WRITTEN EXERCISE: Return the listing word for word, as given.

DATA LINES:
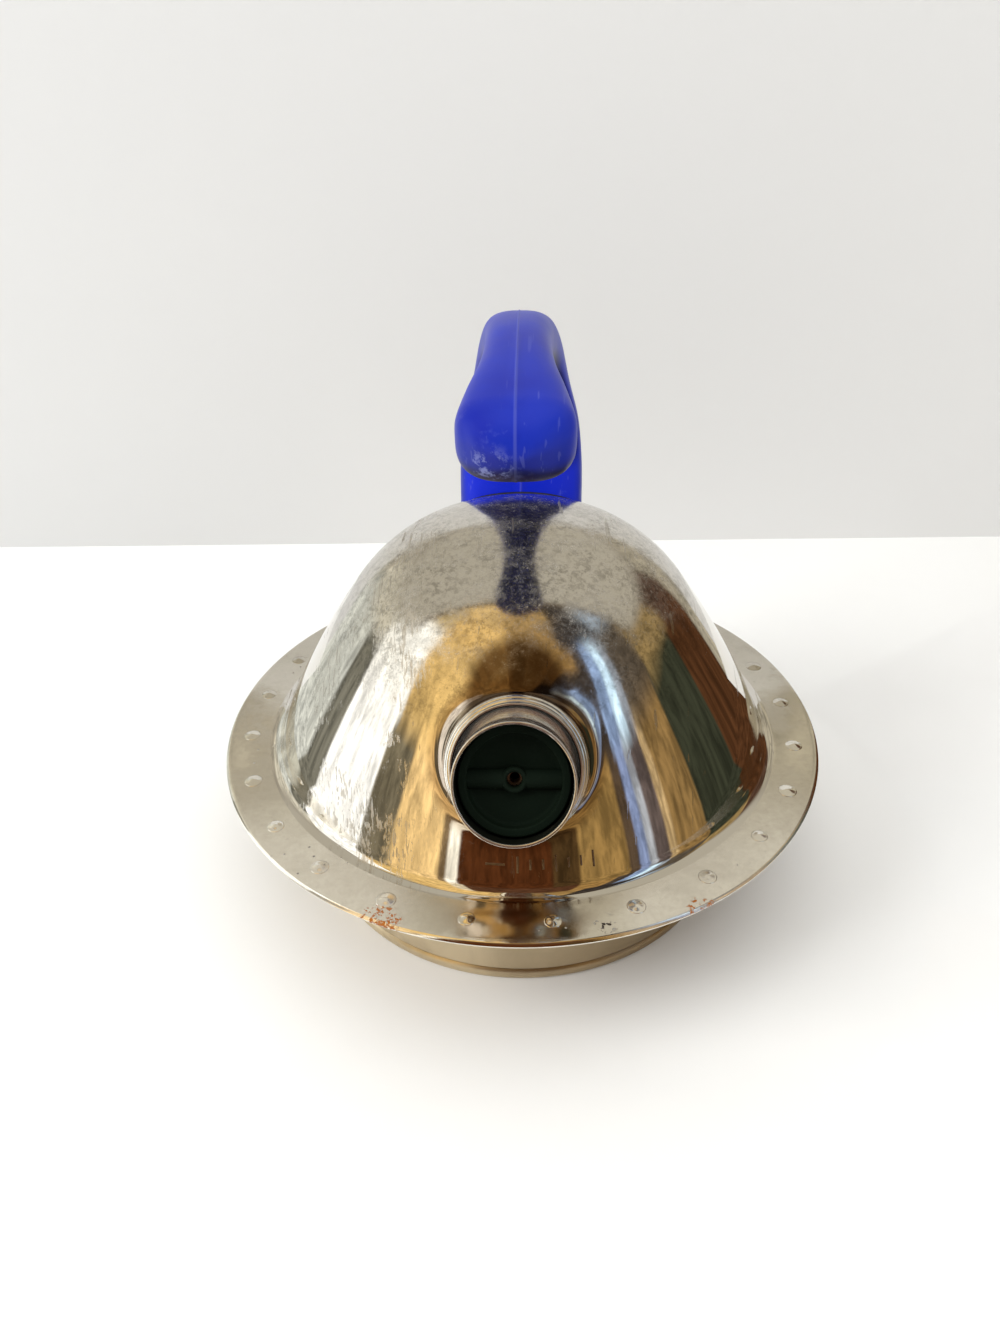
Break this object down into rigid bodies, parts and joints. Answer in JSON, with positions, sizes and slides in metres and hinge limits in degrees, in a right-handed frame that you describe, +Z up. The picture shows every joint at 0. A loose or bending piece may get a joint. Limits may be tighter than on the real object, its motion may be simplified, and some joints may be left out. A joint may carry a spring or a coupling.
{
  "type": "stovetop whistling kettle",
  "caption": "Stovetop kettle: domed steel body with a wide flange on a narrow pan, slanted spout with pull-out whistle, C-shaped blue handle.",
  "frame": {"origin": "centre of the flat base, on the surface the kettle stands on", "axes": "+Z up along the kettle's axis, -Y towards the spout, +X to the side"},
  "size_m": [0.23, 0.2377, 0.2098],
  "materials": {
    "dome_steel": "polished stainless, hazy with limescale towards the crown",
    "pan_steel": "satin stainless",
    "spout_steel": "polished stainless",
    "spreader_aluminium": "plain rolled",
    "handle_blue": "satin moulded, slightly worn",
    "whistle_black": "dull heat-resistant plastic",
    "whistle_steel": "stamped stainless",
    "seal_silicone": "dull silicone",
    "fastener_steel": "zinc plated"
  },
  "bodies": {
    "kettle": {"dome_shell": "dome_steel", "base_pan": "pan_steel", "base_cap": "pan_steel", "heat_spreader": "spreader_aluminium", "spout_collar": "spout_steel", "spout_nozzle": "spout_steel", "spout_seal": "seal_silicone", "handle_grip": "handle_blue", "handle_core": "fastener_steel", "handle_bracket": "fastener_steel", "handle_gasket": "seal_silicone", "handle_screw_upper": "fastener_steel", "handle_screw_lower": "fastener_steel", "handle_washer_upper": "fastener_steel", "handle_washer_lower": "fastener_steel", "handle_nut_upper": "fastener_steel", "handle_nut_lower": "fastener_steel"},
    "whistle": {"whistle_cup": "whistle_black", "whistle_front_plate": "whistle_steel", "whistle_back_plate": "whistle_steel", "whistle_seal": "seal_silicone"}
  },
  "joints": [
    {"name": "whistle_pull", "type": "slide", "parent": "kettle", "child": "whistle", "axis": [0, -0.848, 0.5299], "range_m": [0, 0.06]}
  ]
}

SOLUTION:
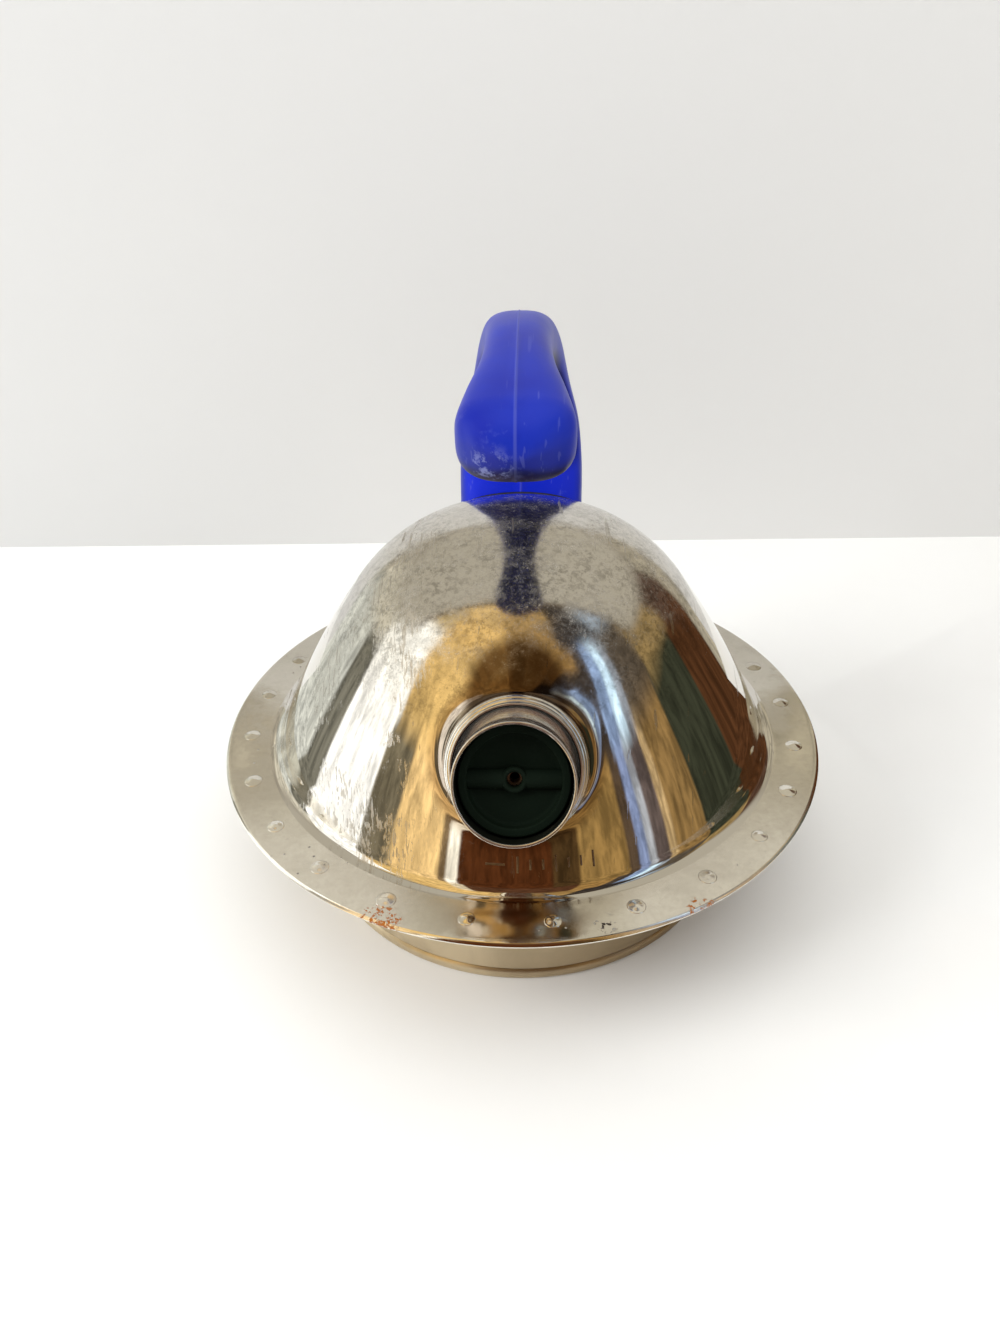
Break this object down into rigid bodies, parts and joints. Answer in JSON, with positions, sizes and slides in metres and hinge limits in degrees, in a right-handed frame that you describe, +Z up. The picture shows every joint at 0. A loose or bending piece may get a joint. Limits may be tighter than on the real object, its motion may be simplified, and some joints may be left out. A joint may carry a spring or a coupling.
{
  "type": "stovetop whistling kettle",
  "caption": "Stovetop kettle: domed steel body with a wide flange on a narrow pan, slanted spout with pull-out whistle, C-shaped blue handle.",
  "frame": {"origin": "centre of the flat base, on the surface the kettle stands on", "axes": "+Z up along the kettle's axis, -Y towards the spout, +X to the side"},
  "size_m": [0.23, 0.2377, 0.2098],
  "materials": {
    "dome_steel": "polished stainless, hazy with limescale towards the crown",
    "pan_steel": "satin stainless",
    "spout_steel": "polished stainless",
    "spreader_aluminium": "plain rolled",
    "handle_blue": "satin moulded, slightly worn",
    "whistle_black": "dull heat-resistant plastic",
    "whistle_steel": "stamped stainless",
    "seal_silicone": "dull silicone",
    "fastener_steel": "zinc plated"
  },
  "bodies": {
    "kettle": {"dome_shell": "dome_steel", "base_pan": "pan_steel", "base_cap": "pan_steel", "heat_spreader": "spreader_aluminium", "spout_collar": "spout_steel", "spout_nozzle": "spout_steel", "spout_seal": "seal_silicone", "handle_grip": "handle_blue", "handle_core": "fastener_steel", "handle_bracket": "fastener_steel", "handle_gasket": "seal_silicone", "handle_screw_upper": "fastener_steel", "handle_screw_lower": "fastener_steel", "handle_washer_upper": "fastener_steel", "handle_washer_lower": "fastener_steel", "handle_nut_upper": "fastener_steel", "handle_nut_lower": "fastener_steel"},
    "whistle": {"whistle_cup": "whistle_black", "whistle_front_plate": "whistle_steel", "whistle_back_plate": "whistle_steel", "whistle_seal": "seal_silicone"}
  },
  "joints": [
    {"name": "whistle_pull", "type": "slide", "parent": "kettle", "child": "whistle", "axis": [0, -0.848, 0.5299], "range_m": [0, 0.06]}
  ]
}